YouTube is to start showing original programmes, with plans to sink £60m into online videos, directly taking on TV for the first time.

YouTube is to start showing original programmes. Google plans to sink £60m into online videos on the site, directly targeting TV for the first time.

Google wants you to sit and watch YouTube as you would watch broadcast telly, the Wall Street Journal reports. Now YouTube is available through Web-connected TVs, the site is migrating to the sofa rather than chaining you to your computer.

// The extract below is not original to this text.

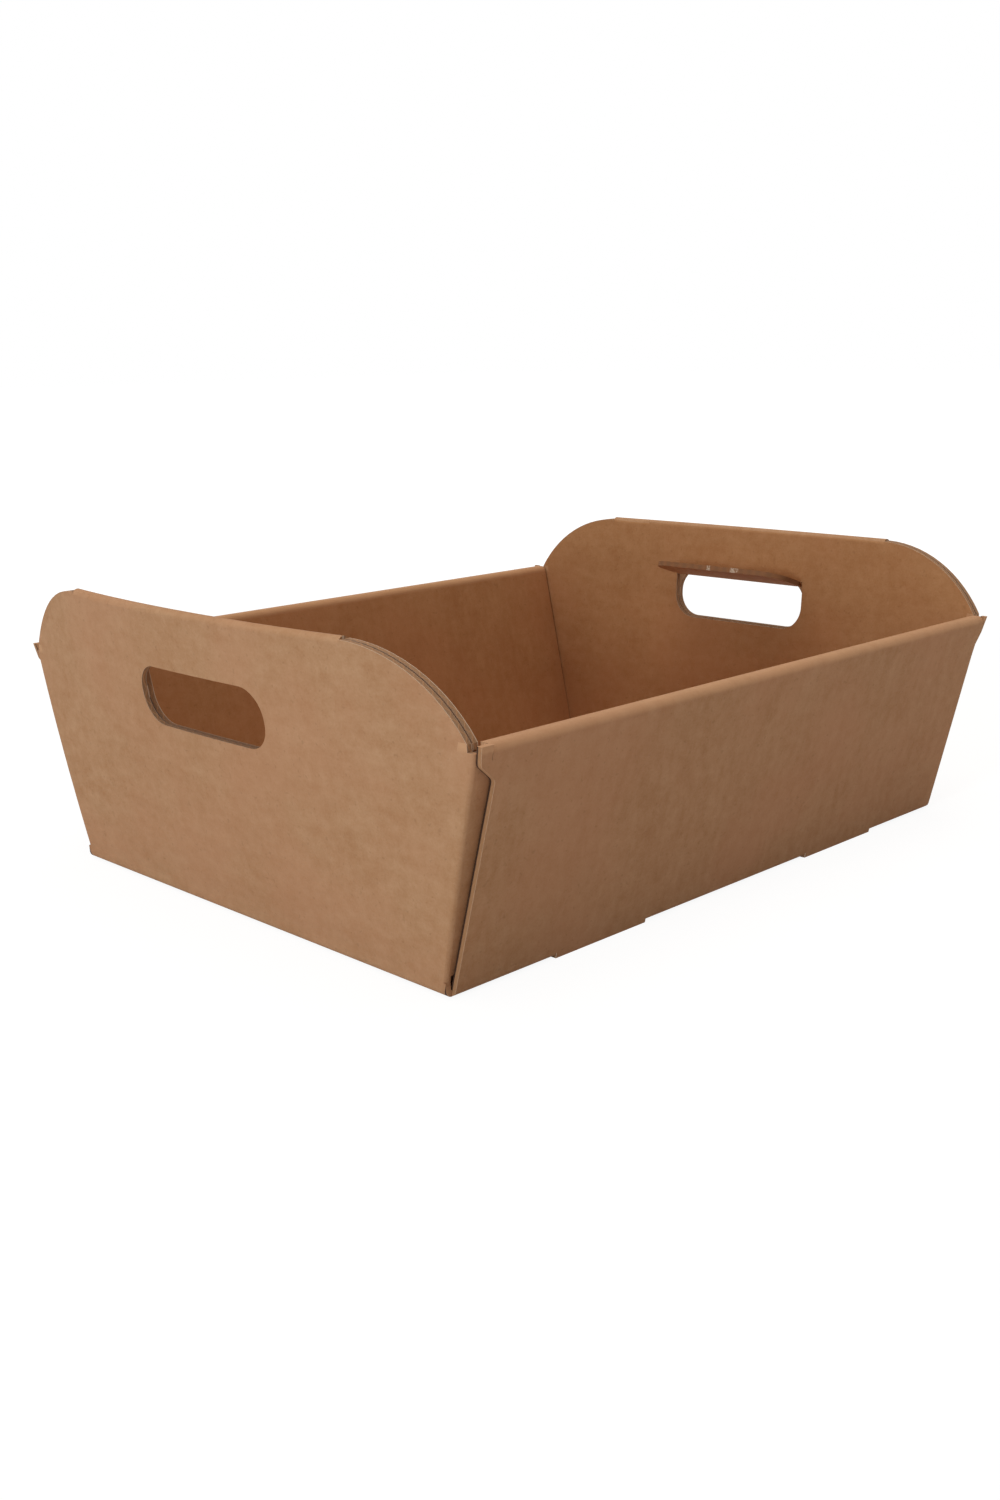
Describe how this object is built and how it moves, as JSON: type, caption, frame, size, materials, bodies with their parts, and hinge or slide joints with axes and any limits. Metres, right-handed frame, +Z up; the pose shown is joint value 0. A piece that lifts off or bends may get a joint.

The venture needs to make money, however. The size of YouTube's audience -- more than 100 million in the US alone -- is attractive, but advertisers need to be convinced that the audience is a money-spending demographic rather than a potty-mouthed prepubescent circle of hell. After all, it's the quality of your audience that's important, which is why we like you so much, you handsome devil you.

YouTube will start marshalling your videos into themed channels, and around 20 of those channels will also include original content. It'll be professionally produced, with Google spending around $100m (£61.4m) on tonnes of low-cost content designed specifically for the Web.

Sites such as Will Ferrell's Funny Or Die show there's a market for professionally made short-form original online content, although it's not always plain sailing: the British arm of Funny Or Die was forced to close last year.

Google's plans follow the news that US streaming service Netflix has beaten TV networks to be first to show David Fincher and Kevin Spacey's new drama, based on the British political thriller House of Cards.

The original House of Cards was a 1990 BBC mini-series starring Ian Richardson as spindly spin doctor Francis Urquhart, spinning a web of political intrigue in Westminster. Kevin Spacey will play the machiavellian mandarin in the US version. Spacey recently took on the American political system playing disgraced real-life lobbyist Jack Abramoff in the film Casino Jack.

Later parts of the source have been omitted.